→ **Your goal**
Output exactly the lines from the first one down to the line containing "# The rolled-up door", inclusive.

→ **Dataset excerpt**

◆ ◆ ◆ ◆ ◆ ◆ ◆

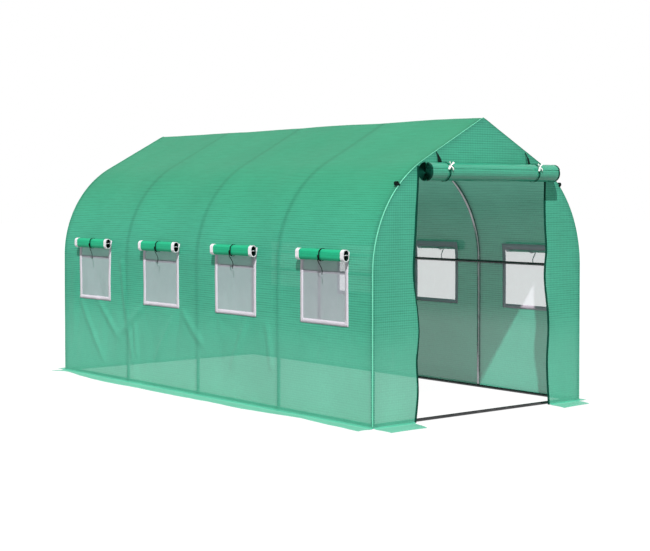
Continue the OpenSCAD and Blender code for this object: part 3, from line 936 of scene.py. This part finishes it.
def make_tie(side, word, tag, y, seed):
    """A thin dark ribbon round a rolled window flap at y, with a knot and two loose ends."""
    r = ROLL_W / 2 + 0.0012
    x = side * ROLL_X
    band = strap_band((x, y, ROLL_Z), (0, 1, 0), (side, 0, 0), r, 0.0115, 0.0018, -0.006, tall=ROLL_C)
    knot_at = Vector((x + side * (r + 0.003), y + 0.004, ROLL_Z - ROLL_C * 0.7))
    parts = [band, ball(knot_at, (0.007, 0.010, 0.013))]
    last = 13
    widths = [0.0100 - 0.003 * i / last for i in range(last + 1)]
    for length, drift in ((0.122, -0.008), (0.034, 0.012)):
        points, normals = [], []
        for i in range(last + 1):
            t = i / last
            back = side * (r + 0.001) * 0.9 * ease(t, 0.15, 0.75)
            y = knot_at.y + drift * t + 0.005 * math.sin(6 * t + seed)
            points.append((knot_at.x - back, y, knot_at.z - length * t))
            normals.append((side, 0.3 * math.sin(4 * t + seed), 0))
        parts.append(ribbon(points, normals, (0, 1, 0.15), widths, 0.0014))
    dress(joined(f"window_tie_{tag}", parts, WEBBING), "webbing", f"{word}_window_ties")


def make_windows():
    """Four windows in each wall."""
    for side, word in ((-1, "left"), (1, "right")):
        for k, yc in enumerate(WINDOW_Y):
            yc += LEFT_SHIFT[k] if side < 0 else 0.0
            tag = f"{word}_{k + 1}"
            seed = k + (10 if side > 0 else 0)
            make_net(side, word, tag, yc)
            make_border(side, word, tag, yc)
            make_window_roll(side, word, tag, yc + ROLL_DY, seed)
            make_tie(side, word, tag, yc + TIE_DY, seed)


# The rolled-up door

def make_bow(at, out, side):
    """A knot and the four ends of a bow, which lies in front of the roll."""
    bow = [ball(at, (0.010, 0.008, 0.010))]
    last = 6
    widths = [0.008 + 0.006 * i / last for i in range(last + 1)]
    for turn, size in ((54, 0.034), (128, 0.032), (230, 0.034), (308, 0.033)):
        a = math.radians(turn + 6 * side)
        # The upper ends stand off the roll, the lower ones lie along it
        lean = -0.40 if turn < 180 else 0.45
        along = Vector((math.cos(a), 0, 0)) + Vector((0, lean, 0.90)) * math.sin(a)
        across = along.cross(out).normalized()
        points = []
        for i in range(last + 1):
            arch = out * (0.004 + 0.006 * math.sin(math.pi * i / last))
            points.append(at + arch + along * (size * i / last))
        bow.append(ribbon(points, [out] * (last + 1), across, widths, 0.0024))
    return bow


def strap_top(start, meet, wide):
    """The part of a strap from the seam down behind the roll, wide at its lower end."""
    last = 8
    bulge = Vector((0, -0.004, 0.003))
    points = [start.lerp(meet, i / last) + bulge * math.sin(math.pi * i / last) for i in range(last + 1)]
    widths = [0.005 + (wide - 0.005) * ease(i / last, 0, 0.9) for i in range(last + 1)]
    return ribbon(points, [(0, -0.9, 0.4)] * (last + 1), (1, 0, 0), widths, 0.0016)


def make_door():
    """The rolled-up door in its two straps."""
    low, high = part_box("door_roll")
    s_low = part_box("door_straps")[0]
    strap_t = 0.0023
    centre_z = (s_low[2] + strap_t + high[2]) / 2
    r = high[2] - centre_z
    centre = ((low[0] + high[0]) / 2, s_low[1] + strap_t + r, centre_z)
    length = high[0] - low[0]
    caps = [(0, 0.020 / length, 1), (1 - 0.016 / length, 1, 1)]
    curve = [(-a, b) for a, b in loose_roll(r + 0.0015, 0.009, 7.0)]
    # The free edge lies on the front of the roll, a little above its middle
    roll, width = rolled_sheet("door_roll_film", centre, (1, 0, 0), (0, -1, 0), length, curve,
                               -math.radians(68), [DOOR_FILM, ZIP], caps, 21, loose=0.006, flare=0.0025)
    dress(roll, "rolled_fabric", "door_roll")
    tops, bows = [], []
    reach = r + 0.004
    # Where on the roll each strap comes down behind it, and where its bow faces
    behind, front = math.radians(114), math.radians(36)
    out = Vector((0, -math.cos(front), math.sin(front)))
    for side, word, x, top, bow_x, wide in ((-1, "left", -0.430, 1.786, -0.430, 0.034),
                                            (1, "right", 0.430, 1.792, 0.429, 0.022)):
        start = Vector((x - 0.015, -HALF_L - 0.001, top))
        meet = Vector((x - 0.012, centre[1] - reach * math.cos(behind), centre[2] + reach * math.sin(behind)))
        tops.append(strap_top(start, meet, wide))
        band = strap_band((x, *centre[1:]), (1, 0, 0), (0, -1, 0), r + 0.0024, 0.010, 0.0016, 0.003)
        dress(joined(f"door_strap_band_{word}", [band], STRAP), "webbing", "door_straps")
        bows += make_bow(Vector((bow_x, centre[1], centre[2] - 0.003)) + out * (r + 0.006), out, side)
    dress(joined("door_strap_tops", tops, WEBBING), "webbing", "door_straps")
    dress(joined("door_strap_bows", bows, CORD), "webbing")


def make_loops():
    """Webbing loops on the front seam."""
    low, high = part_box("webbing_loops")
    centre_z = (low[2] + high[2]) / 2
    centre_y = (low[1] + high[1]) / 2
    r = (high[2] - low[2]) / 2
    parts = []
    for side in (-1, 1):
        at = Vector((side * (high[0] - r), centre_y, centre_z))
        out = Vector((side * (at.x * side - ARC_X), 0, at.z - LEG_H)).normalized()
        parts.append(strap_band(at + out * 0.001, (0, 1, 0), out, r - 0.004, 0.020, 0.0045))
        parts.append(strap_band(at + Vector((0, -0.002, 0)), (0, 1, 0), out, r - 0.009, 0.014, 0.0045, 0.002))
        parts.append(ball(at - out * (r - 0.004) + Vector((0, -0.008, 0)), (0.012, 0.012, 0.012)))
    dress(joined("seam_loops", parts, WEBBING), "webbing", "webbing_loops")


# Studio

def looked_at(nt):
    """A socket that is 1 for rays from the camera, a reflection or a transmission, and else 0."""
    path = add(nt, "ShaderNodeLightPath").outputs
    mirrored = math_node(nt, "MAXIMUM", path["Is Glossy Ray"], path["Is Transmission Ray"])
    return math_node(nt, "MAXIMUM", path["Is Camera Ray"], mirrored)


def make_floor():
    """A matt floor that takes shadows and looks white."""
    half, z = 60.0, -0.002
    m, nt, out = shader("floor_white")
    matt = add(nt, "ShaderNodeBsdfDiffuse", Color=(0.42, 0.42, 0.42, 1))
    glow = add(nt, "ShaderNodeEmission", Strength=1.12)
    white = mixed(nt, math_node(nt, "MULTIPLY", looked_at(nt), 0.88), matt, glow)
    nt.links.new(white.outputs[0], out.inputs[0])
    corners = [(-half, -half, z), (half, -half, z), (half, half, z), (-half, half, z)]
    mesh_object("floor", corners, [(0, 1, 2, 3)], m, smooth=False)


def make_light():
    """A sun from the front left, and a soft world that looks white."""
    world = bpy.data.worlds.new("studio")
    bpy.context.scene.world = world
    world.use_nodes = True
    nt = world.node_tree
    nt.nodes.clear()
    out = add(nt, "ShaderNodeOutputWorld")
    where = add(nt, "ShaderNodeTexCoord").outputs["Generated"]
    up = add(nt, "ShaderNodeSeparateXYZ", Vector=where).outputs["Z"]
    level = smooth(nt, up, 0.0, 0.8, 0.32, 0.22)
    lit = add(nt, "ShaderNodeBackground", Color=(0.97, 0.99, 1.0, 1), Strength=level)
    white = add(nt, "ShaderNodeBackground", Color=(1, 1, 1, 1), Strength=1.0)
    nt.links.new(mixed(nt, looked_at(nt), lit, white).outputs[0], out.inputs[0])
    sun = bpy.data.objects.new("key_light", bpy.data.lights.new("key_light", "SUN"))
    sun.data.energy = 4.8
    sun.data.angle = math.radians(1.2)
    sun.data.color = (1.0, 0.99, 0.97)
    sun.rotation_mode = "QUATERNION"
    sun.rotation_quaternion = Vector((0.45, 0.515, -0.73)).to_track_quat("-Z", "Y")
    bpy.context.scene.collection.objects.link(sun)


def make_camera():
    """The photo's camera, fitted to points of the photo."""
    photo_w, photo_h = 650, 551
    focal_px, centre_row = 1418.65, 236.0
    yaw, pitch = math.radians(39.28), math.radians(-1.61)
    cam = bpy.data.objects.new("camera", bpy.data.cameras.new("camera"))
    cam.data.sensor_width = 36.0
    cam.data.lens = focal_px / photo_w * cam.data.sensor_width
    cam.data.shift_y = -(photo_h / 2 - centre_row) / photo_w
    cam.data.clip_end = 200
    cam.location = (-6.958, -8.804, 1.4905)
    cam.rotation_euler = (math.pi / 2 + pitch, 0, -yaw)
    bpy.context.scene.collection.objects.link(cam)
    bpy.context.scene.camera = cam


def plate_tubes():
    """Gives the steel nodes their metal."""
    for name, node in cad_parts.items():
        if "hoop" in name or "rail" in name or name.startswith("ridge"):
            node.data.materials.clear()
            # The rails get the darker metal, a painted shade
            node.data.materials.append(RAIL_SHADE_ZINC if "rail" in name else ZINC)


make_camera()
make_light()
make_floor()
make_cover()
make_ends()
make_piping()
make_zips()
make_flaps()
make_windows()
make_door()
make_loops()
plate_tubes()

bpy.context.scene.view_settings.view_transform = "Standard"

◆ ◆ ◆ ◆ ◆ ◆ ◆

→ **Finished exercise**
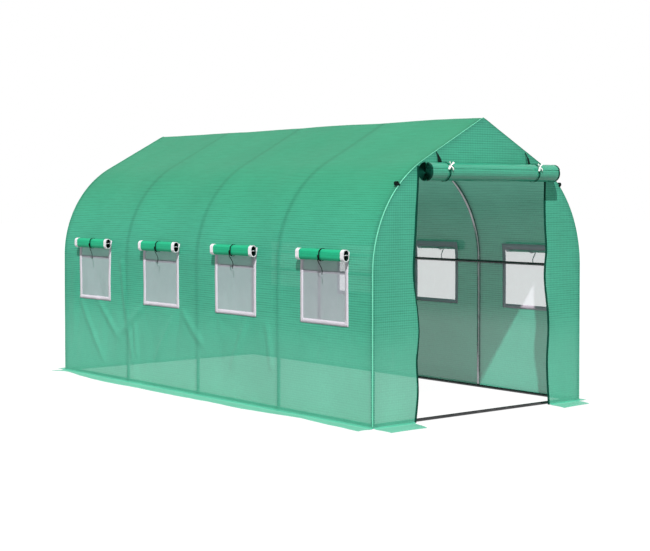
Continue the OpenSCAD and Blender code for this object: part 3, from line 936 of scene.py. This part finishes it.
def make_tie(side, word, tag, y, seed):
    """A thin dark ribbon round a rolled window flap at y, with a knot and two loose ends."""
    r = ROLL_W / 2 + 0.0012
    x = side * ROLL_X
    band = strap_band((x, y, ROLL_Z), (0, 1, 0), (side, 0, 0), r, 0.0115, 0.0018, -0.006, tall=ROLL_C)
    knot_at = Vector((x + side * (r + 0.003), y + 0.004, ROLL_Z - ROLL_C * 0.7))
    parts = [band, ball(knot_at, (0.007, 0.010, 0.013))]
    last = 13
    widths = [0.0100 - 0.003 * i / last for i in range(last + 1)]
    for length, drift in ((0.122, -0.008), (0.034, 0.012)):
        points, normals = [], []
        for i in range(last + 1):
            t = i / last
            back = side * (r + 0.001) * 0.9 * ease(t, 0.15, 0.75)
            y = knot_at.y + drift * t + 0.005 * math.sin(6 * t + seed)
            points.append((knot_at.x - back, y, knot_at.z - length * t))
            normals.append((side, 0.3 * math.sin(4 * t + seed), 0))
        parts.append(ribbon(points, normals, (0, 1, 0.15), widths, 0.0014))
    dress(joined(f"window_tie_{tag}", parts, WEBBING), "webbing", f"{word}_window_ties")


def make_windows():
    """Four windows in each wall."""
    for side, word in ((-1, "left"), (1, "right")):
        for k, yc in enumerate(WINDOW_Y):
            yc += LEFT_SHIFT[k] if side < 0 else 0.0
            tag = f"{word}_{k + 1}"
            seed = k + (10 if side > 0 else 0)
            make_net(side, word, tag, yc)
            make_border(side, word, tag, yc)
            make_window_roll(side, word, tag, yc + ROLL_DY, seed)
            make_tie(side, word, tag, yc + TIE_DY, seed)


# The rolled-up door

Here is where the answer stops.